Hace unas semanas el presidente americano, Donald Trump, anunció –en lo que llamó su “día de la liberación”– una nueva política comercial y tributaria. Su eje es una subida sustancial en aranceles. La motivación del presidente es abierta: durante muchos años Estados Unidos ha mantenido balanzas comerciales negativas con gran parte del mundo, causando una fuga de capitales y drenando plazas de empleo al exterior. Este hecho, sostiene, es agravado porque muchos países gravan ya altos aranceles a productos americanos. El shock arancelario, espera, sirva para redefinir las reglas del comercio global en beneficio de su país.
La fascinación de Trump con los aranceles no es original. A finales del siglo XIX los aranceles gozaban de apogeo en los Estados Unidos. Se calcula que alrededor de la mitad de los ingresos de erario público provenían de este tipo de tributos. El ex presidente William McKinley –héroe personal de Trump, cuyo nombre le devolvió a un monte en Alaska luego de que Barack Obama se lo hubiera retirado– fue, en su paso por el congreso americano, un agresivo proponente de la subida de aranceles. Para Trump, el siglo XIX fue la edad de oro americana y la causa de ello fueron precisamente los aranceles.
Pero la historia de los aranceles no es todo lo idílica que el presidente cree, y hay detalles históricos importantes que se le escapan. Uno de ellos es el efecto que tuvieron los aranceles del siglo XIX en la competencia económica y sus eventuales consecuencias. Pues resulta que restringir la importación de productos del exterior tiende a beneficiar a los productores locales que, en ausencia de competencia, se ven en capacidad de cargar precios más altos a los consumidores sin que el mercado los castigue. La transferencia de riqueza americana fue tan grande que dio lugar al nacimiento de una nueva clase, los denominados “barones ladrones” enriquecidos de los beneficios de la restricción y acusados –no sin causa– de monopolistas.
El efecto anticompetitivo de los aranceles americanos fue tan impopular –sobretodo en el sur agrícola y empobrecido después de la guerra civil– que para aprobarse la nueva ola de aranceles patrocinados por el congresista McKinley, los republicanos –partido dominante en la postguerra y alineado con los “barones ladrones”– tuvieron que buscar algún tipo de compromiso para conseguir los votos en el congreso. El resultado: promover una ley que expresamente prohíba el monopolio, la ley Sherman.

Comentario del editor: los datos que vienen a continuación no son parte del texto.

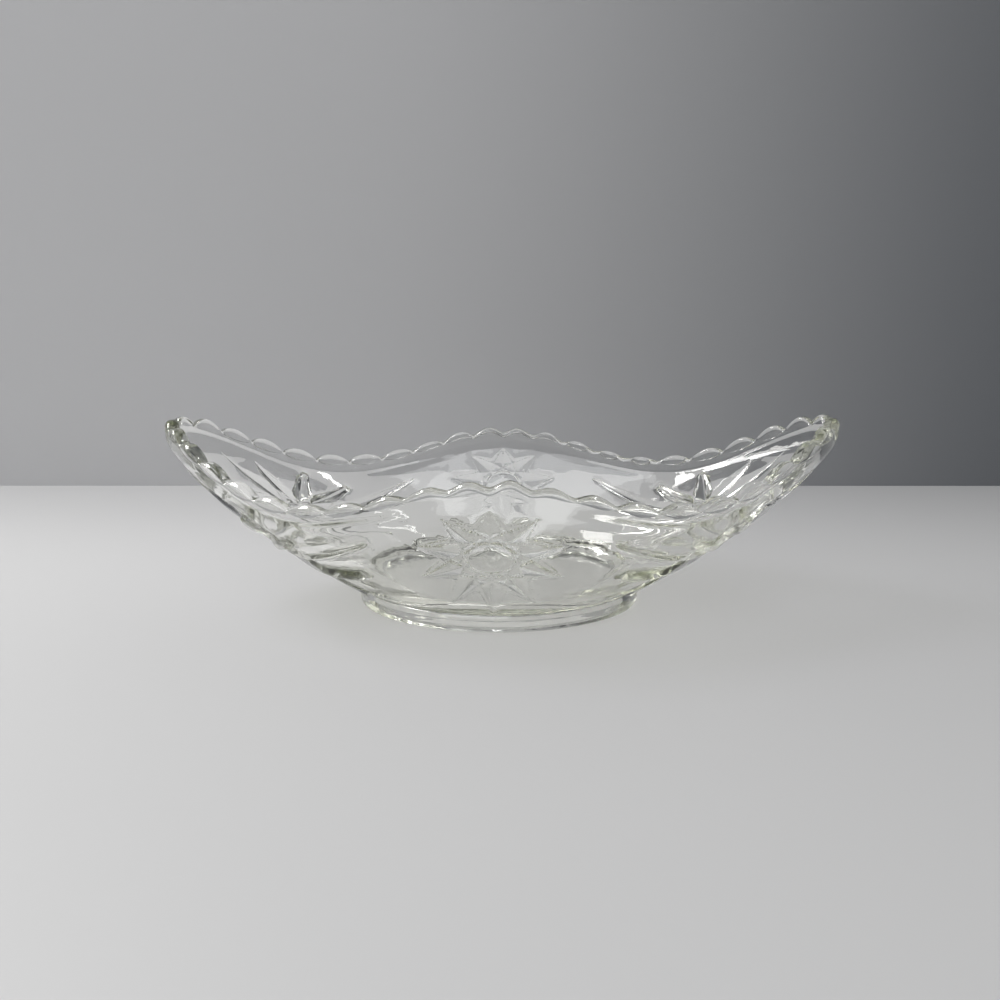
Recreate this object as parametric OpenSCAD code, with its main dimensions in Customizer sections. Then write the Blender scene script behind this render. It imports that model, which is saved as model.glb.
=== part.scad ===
// Boat-shaped relish tray of pressed glass: an oval foot ring, a flared wall
// that rises to both ends, a scalloped rim, and ten-rayed stars in relief.
// Millimetres. +X runs along the tray, +Z up, the foot stands on z = 0.

/* [Rim] */
// Half length of the rim outline
half_l = 118.9; // [110:0.1:126]
// Half width of the rim outline at the middle of the sides
half_w = 57.0; // [53:0.1:62]
// How much the rim outline narrows towards the ends, 0 is an ellipse
rim_taper = 0.34; // [0.1:0.01:0.4]
// Mean height of the dips between the scallops
rim_h = 51.8; // [46:0.1:56]
// How much higher the ends stand than the sides, halved
rim_rise = 6.1; // [3:0.1:8]
// How much the rim waves between the ends and the sides, halved
rim_wave = 7.5; // [2:0.1:8.5]
// Height of one scallop above the dips beside it
scallop_h = 2.4; // [1.5:0.1:3]
// How far a scallop swells out of the rim band
scallop_out = 0.7; // [0.3:0.1:1]
// Height of the upright band under the rim
band_h = 4.0; // [3:0.1:5]

/* [Wall] */
// Thickness of the wall under the rim
wall_top = 3.6; // [3.4:0.1:4.4]
// Thickness of the wall where it meets the foot
wall_foot = 6.0; // [5:0.1:6.2]
// Thickness of the edge above the inner ledge
edge = 3.8; // [3.2:0.1:4.4]
// How much the wall bellies out at the sides, 1 is straight
belly_side = 1.3; // [1.1:0.05:1.5]
// How much the wall bellies out at the ends, 1 is straight
belly_end = 1.4; // [1.2:0.05:1.6]
// Height of the floor inside
floor_h = 8.2; // [7.5:0.1:8.6]

/* [Foot] */
// Half length of the foot
foot_l = 50.1; // [46:0.1:53]
// Half width of the foot
foot_w = 34.8; // [32:0.1:37]
// Height of the foot ring
foot_h = 6.3; // [5.5:0.1:7]
// Width of the flat face that the foot ring stands on
foot_face = 4.2; // [3:0.1:6]
// Depth of the hollow under the foot
hollow_h = 2.6; // [1.5:0.1:3]

/* [Stars] */
// Tip radius of the star at the middle of each side
star_r = 23.4; // [20:0.1:24]
// Height of the middle of a side star above the table
star_z = 26.8; // [25:0.1:28]
// Height of a ray's ridge beside the star's round centre
ray_h = 1.9; // [1.6:0.1:3]
// Height of the edges where two rays part
part_h = 1.0; // [0.8:0.1:1.6]
// Height of those at the two ends, at their middle
end_h = 1.0; // [0.6:0.1:1.6]
// Radius of a star's round centre
eye_r = 7.0; // [5:0.1:8]
// Radius of the round centre of the stars at the ends
end_eye_r = 5.4; // [4.5:0.1:6]

/* [Hidden] */
per = 3;                       // columns to a scallop
count = 44;                    // scallops round the whole rim
foot_taper = 0.06;
sunk = 1.6;                    // how deep the relief is rooted in the wall

// A rim or foot outline is a quarter curve from the middle of a side (u = 0)
// to an end (u = 1), walked at an even pace along its own length.
function up_to(v, e) = v <= 0 ? 0 : pow(v, e);
function bow(a, b, c, f) = [a * sin(f), b * cos(f) * (1 - c * sin(f) * sin(f))];
function walk(a, b, c) = [for (i = 0, s = 0; i <= 90; i = i + 1, s = s + norm(bow(a, b, c, i) - bow(a, b, c, i - 1))) [s, i]];
rim_walk = walk(half_l, half_w, rim_taper);
foot_walk = walk(foot_l, foot_w, foot_taper);
function pace(u) = u + 0.028 * sin(180 * u) - 0.0125 * sin(360 * u);
function rim_xy(u) = bow(half_l, half_w, rim_taper, lookup(pace(u) * rim_walk[90][0], rim_walk));
function foot_xy(u) = bow(foot_l, foot_w, foot_taper, lookup(pace(u) * foot_walk[90][0], foot_walk));
function rim_z(u) = rim_h - rim_rise * cos(180 * u) + rim_wave * cos(360 * u) + 0.3 * cos(540 * u);

// k runs round the tray in scallops: 0 at the +Y side, 11 at the +X end.
function wrap(k) = k - count * floor(k / count);
function fold(k) = let (m = wrap(k), h = m > 22 ? m - 22 : m) (h > 11 ? 22 - h : h) / 11;
function side_x(k) = wrap(k) <= 22 ? 1 : -1;
function side_y(k) = wrap(k + 11) <= 22 ? 1 : -1;
function belly(u) = belly_side + (belly_end - belly_side) * u * u;
function outer(k, s) = let (u = fold(k), r = rim_xy(u), f = foot_xy(u), g = 1 - up_to(1 - s, belly(u)))
    [side_x(k) * (f.x + (r.x - f.x) * g), side_y(k) * (f.y + (r.y - f.y) * g), foot_h + (rim_z(u) - band_h - foot_h) * s];
function unit(v) = v / norm(v);
function out_dir(k, s) = let (a = outer(k + 0.25, s) - outer(k - 0.25, s), b = outer(k, min(1, s + 0.04)) - outer(k, max(0, s - 0.04))) unit(cross(b, a));
function skin(k, s, h) = outer(k, s) + h * out_dir(k, s);
// Level direction out of the rim and out of the foot
function rim_out(k) = let (a = outer(k + 0.25, 1) - outer(k - 0.25, 1)) unit([-a.y, a.x, 0]);
function foot_out(k) = let (a = outer(k + 0.4, 0) - outer(k - 0.4, 0)) unit([-a.y, a.x, 0]);
function rim_at(k, d, z) = let (p = outer(k, 1)) [p.x, p.y, rim_z(fold(k)) + z] + d * rim_out(k);
function foot_at(k, d, z) = let (p = outer(k, 0)) [p.x, p.y, z] + d * foot_out(k);
function bump(k) = up_to(abs(sin(180 * k)), 0.8);

// The wall's thickness at share s of its height
function thick(s) = wall_foot + (wall_top - wall_foot) * s * s;
// How far the ledge inside the rim reaches down
function ledge(k) = 1.85 + 2.9 * up_to(sin(180 * fold(k)), 1.5);

// One upright slice through the glass, from the hollow under the foot, out
// over the wall and the rim, and back down inside to the floor.
function slice(k) = let (c = scallop_h * bump(k), w = scallop_out * bump(k)) concat(
    [foot_at(k, -foot_face - 2.6, hollow_h), foot_at(k, -foot_face - 0.6, 0), foot_at(k, -0.6, 0), foot_at(k, 0.6, 1.2), foot_at(k, 0.5, foot_h - 1.3)],
    [for (s = [0, 0.14, 0.3, 0.48, 0.66, 0.84, 1]) outer(k, s)],
    [rim_at(k, w, c - 3), rim_at(k, w * 0.8, c - 1.1), rim_at(k, -1.2, c), rim_at(k, 1.2 - edge, c), rim_at(k, -edge, c - 1.1), rim_at(k, -edge - 0.1, -1.2), rim_at(k, -edge - 0.6, -ledge(k))],
    [for (s = [0.86, 0.66, 0.44, 0.24, 0.04]) skin(k, s, -thick(s))],
    [let (p = skin(k, 0.04, -thick(0.04)), q = foot_out(k)) [p.x, p.y, 0] - 4.2 * q + [0, 0, floor_h + 0.4],
     let (p = skin(k, 0.04, -thick(0.04)), q = foot_out(k)) [p.x, p.y, 0] - 9 * q + [0, 0, floor_h]]);

module shell() {
    n = count * per;
    rows = [for (j = [0 : n - 1]) slice(j / per)];
    m = len(rows[0]);
    points = [for (r = rows) each r];
    faces = concat(
        [for (j = [0 : n - 1], i = [0 : m - 2]) let (a = j * m + i, b = ((j + 1) % n) * m + i) each [[a, b + 1, a + 1], [a, b, b + 1]]],
        [[for (j = [n - 1 : -1 : 0]) j * m]],
        [[for (j = [0 : n - 1]) j * m + m - 1]]);
    polyhedron(points = points, faces = faces, convexity = 8);
}

// Outer surface of a side wall at x = u and v above the star's middle
function side_skin(q, u, v, h) = let (
    top = rim_z(0) - band_h, s = (star_z + v * 0.865 - foot_h) / (top - foot_h),
    t = max(0, min(0.93, s)), g = 1 - up_to(1 - t, belly_side),
    step = outer(1, 0).x + (outer(1, 1).x - outer(1, 0).x) * g)
    skin(q * 22 + u / step, t, h);

// A block through the given outer points, rooted in the wall by the given inner ones
module block(p) {
    hull() polyhedron(points = p, faces = [for (i = [0 : len(p) - 3]) [0, i + 1, i + 2]]);
}

// Every star is a ten-pointed one drawn with straight lines that graze its
// round centre. Shares of the tip radius: where the bevels of two rays meet on
// the wall, where their lines cross, and where the ridge of a ray ends.
foot_r = 0.655;
cross_r = 0.526;
ridge_r = 0.382;
function side_at(q, a, r, h) = side_skin(q, star_r * r * sin(a), star_r * r * cos(a), h);

module side_star(q) {
    for (i = [0 : 9]) {
        a = 36 * i;
        block([
            side_at(q, a, 1, 0.5), side_at(q, a, 0.97, -sunk / 2),
            side_at(q, a - 18, foot_r, 0.1), side_at(q, a + 18, foot_r, 0.1),
            side_at(q, a - 18, foot_r - 0.1, -sunk), side_at(q, a + 18, foot_r - 0.1, -sunk),
            side_at(q, a - 18, cross_r, part_h), side_at(q, a + 18, cross_r, part_h),
            side_at(q, a, ridge_r, ray_h), side_at(q, a, 0.69, (ray_h + 0.6) / 2),
            side_at(q, a - 18, 0.2, ray_h - 0.5), side_at(q, a + 18, 0.2, ray_h - 0.5),
            side_skin(q, 0, 0, -sunk)]);
    }
    block([for (h = [ray_h, -sunk], i = [0 : 19]) side_skin(q, eye_r * sin(18 * i), eye_r * cos(18 * i), h)]);
}

// The stars by the ends are drawn out along the wall. Each tip is [k, s]:
// scallops from the middle of the side, and share of the wall's height.
eye = [8.85, 0.42];
tips = [[9.38, 0.87], [8.26, 0.86], [6.55, 0.885], [5.42, 0.775], [3.2, 0.785], [4.2, 0.46], [6.6, 0.08], [9.1, 0.05], [10.7, 0.17], [10.65, 0.58]];
// How high each of them stands
tip_h = [0.4, 0.5, 2.4, 3.4, 1.5, 2.6, 1.0, 1.0, 1.0, 0.8];
// Which quarter of the tray: 0 and 1 at the +X end, 2 and 3 at the -X end
function quarter_k(q, k) = q == 0 ? k : q == 1 ? 22 - k : q == 2 ? 22 + k : 44 - k;
function end_skin(q, p, h) = skin(quarter_k(q, p.x), p.y, h);
function reach(p) = norm(outer(p.x, p.y) - outer(eye.x, eye.y));

// A point r millimetres from the eye, the way that d points
function toward(d, r) = eye + d * (r / reach(eye + d));

module end_star(q) {
    for (i = [0 : 9]) {
        t = tips[i] - eye;
        l = (tips[i] + tips[(i + 9) % 10]) / 2 - eye;
        r = (tips[i] + tips[(i + 1) % 10]) / 2 - eye;
        half = end_h + (tip_h[i] - end_h) * 0.3;
        block([
            end_skin(q, toward(l, 13), 0.1), end_skin(q, toward(r, 13), 0.1),
            end_skin(q, toward(l, 12), -sunk), end_skin(q, toward(r, 12), -sunk),
            end_skin(q, toward(l, 9), end_h * 0.6), end_skin(q, toward(r, 9), end_h * 0.6),
            end_skin(q, toward(t, 9), end_h), end_skin(q, toward(t, 17), half), end_skin(q, toward(t, 17), -sunk / 2),
            end_skin(q, eye, -sunk)]);
        block([
            end_skin(q, toward(l, 13), 0.1), end_skin(q, toward(r, 13), 0.1),
            end_skin(q, toward(l, 12), -sunk / 2), end_skin(q, toward(r, 12), -sunk / 2),
            end_skin(q, toward(t, 17), half), end_skin(q, toward(t, 17), -sunk / 2),
            end_skin(q, eye + t * 0.98, tip_h[i]), end_skin(q, eye + t, tip_h[i] * 0.8), end_skin(q, eye + t, -0.2)]);
    }
    block([for (h = [end_h, -sunk], i = [0 : 9], g = [0, 1])
        let (a = tips[i], b = tips[(i + 1) % 10], d = g == 0 ? a : (a + b) / 2)
        end_skin(q, toward(d - eye, end_eye_r), h)]);
}

module tray() {
    color([0.86, 0.9, 0.86, 0.55]) union() {
        shell();
        for (q = [0, 1]) side_star(q);
        for (q = [0 : 3]) end_star(q);
    }
}

tray();
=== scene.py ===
import math

import bpy
import numpy as np
from mathutils import Matrix, Vector
from mathutils.geometry import delaunay_2d_cdt


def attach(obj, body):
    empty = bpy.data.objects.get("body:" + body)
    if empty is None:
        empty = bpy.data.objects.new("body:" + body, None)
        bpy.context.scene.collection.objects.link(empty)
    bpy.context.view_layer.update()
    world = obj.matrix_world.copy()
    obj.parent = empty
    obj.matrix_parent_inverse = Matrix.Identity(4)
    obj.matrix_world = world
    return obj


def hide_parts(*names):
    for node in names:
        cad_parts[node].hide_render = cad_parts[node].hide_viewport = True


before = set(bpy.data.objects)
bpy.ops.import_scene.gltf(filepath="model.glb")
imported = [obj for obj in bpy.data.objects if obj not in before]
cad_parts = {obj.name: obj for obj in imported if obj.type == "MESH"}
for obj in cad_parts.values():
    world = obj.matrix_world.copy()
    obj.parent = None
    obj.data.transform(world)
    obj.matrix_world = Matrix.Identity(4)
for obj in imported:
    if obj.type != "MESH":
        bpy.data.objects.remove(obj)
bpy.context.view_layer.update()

# ---------------------------------------------------------------- camera
# The camera comes first. Focal length is 0.8 of the picture's width.
cam_data = bpy.data.cameras.new("camera")
cam_data.sensor_width = 36.0
cam_data.lens = 28.8
cam_data.clip_start, cam_data.clip_end = 0.01, 10.0
cam = bpy.data.objects.new("camera", cam_data)
bpy.context.scene.collection.objects.link(cam)
right = Vector((0.99916, 0.04014, -0.00827))
up = Vector((-0.00099, 0.22521, 0.97431))
back = -Vector((-0.04097, 0.97348, -0.22506))
cam.matrix_world = Matrix((
    (right.x, up.x, back.x, 0.01273),
    (right.y, up.y, back.y, -0.28272),
    (right.z, up.z, back.z, 0.10239),
    (0, 0, 0, 1)))
bpy.context.scene.camera = cam

# ---------------------------------------------------------------- glass shape
# Millimetres here, metres in the mesh. k runs round the tray in scallops from
# the middle of the +Y side (0) to the +X end (11), 44 in all; s runs up the
# wall from the foot (0) to the rim band (1).
HALF_L, HALF_W, TAPER = 118.9, 57.0, 0.34
FOOT_L, FOOT_W, FOOT_TAPER = 50.1, 34.8, 0.06
RIM_H, RIM_RISE, RIM_WAVE = 51.8, 6.1, 7.5
BAND_H, FOOT_H, FLOOR_H, HOLLOW_H = 4.0, 6.3, 8.2, 2.6
WALL_TOP, WALL_FOOT = 3.6, 6.0
BEAD = 1.0
BELLY_SIDE, BELLY_END = 1.3, 1.4
STAR_R, RAY_H, PART_H, EYE_R = 23.4, 1.8, 1.0, 7.2
COLS = 12                      # columns to a scallop

# Heights of the scallops in mm, from the middle of a side to the tip, for the
# four quarters (+X or -X, +Y or -Y): no two runs of them are quite alike.
TABS = {(1, 1): (2.1, 2.5, 2.0, 1.5, 1.4, 2.3, 3.0, 3.2, 3.3, 3.2, 2.5),
        (-1, 1): (2.4, 2.6, 1.9, 2.3, 2.8, 2.8, 3.0, 3.0, 2.8, 3.1, 2.5),
        (1, -1): (2.3, 1.7, 2.2, 2.4, 2.6, 2.9, 2.9, 2.8, 2.7, 2.6, 2.4),
        (-1, -1): (1.8, 1.8, 1.9, 2.1, 2.2, 2.4, 2.6, 2.6, 2.6, 2.6, 2.4)}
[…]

La ley antimonopolio fue concebida como un saludo a la bandera, un compromiso para conseguir ciertos votos sureños en el congreso, y nunca como una ley a ser realmente aplicada. Eso explica que por casi tres décadas desde su aprobación haya habido muy pocos intentos de aplicación. Al final, la ley Sherman no resolvió el problema competitivo, sino que hubo que eventualmente desmontar el aparato arancelario para poder restaurar al mercado.
Pero la ley antimonopolios, como toda medida parche de los gobiernos, tuvo patas largas. Décadas después, en la presidencia de Teodoro Roosevelt, fue usada para perseguir y acosar a los empresarios no alineados –en particular a John Rockefeller–. Hoy en día, las normas antimonopolios son de adopción generalizada en Occidente, produciendo a su alrededor un negocio jurídico importante. Por las altas multas y sanciones que conllevan, las normas de competencia pueden en los hechos determinar ganadores y perdedores en un mercado. Eso ha llevado a que, con el fin de aplacar sus efectos, las empresas de determinado tamaño adopten costos fijos significativos en tomar medidas para la observancia de la ley. Recursos que no son destinados a innovación o abaratamiento de productos.
La ley Sherman es el perfecto ejemplo de cómo malas políticas generan malas políticas. Una mala política arancelaria demandó una ley parche. La misma sirvió de herramienta política, nunca resolvió el problema de fondo y mutó para convertirse en el leviatán que es hoy. Las lecciones que nos dejó son dos: Nunca se sabe dónde las medidas regulatorias particulares van a terminar –una subida de aranceles puede concluir en un monstruo como la regulación de la competencia–. Y no existe ley que pueda garantizar el proceso competitivo, sino sólo la falta de intervención del estado –que finalmente en el siglo XIX se vio forzado a retirar sus barreras arancelarias–. Sospecho que el presidente Trump está por reaprenderlas.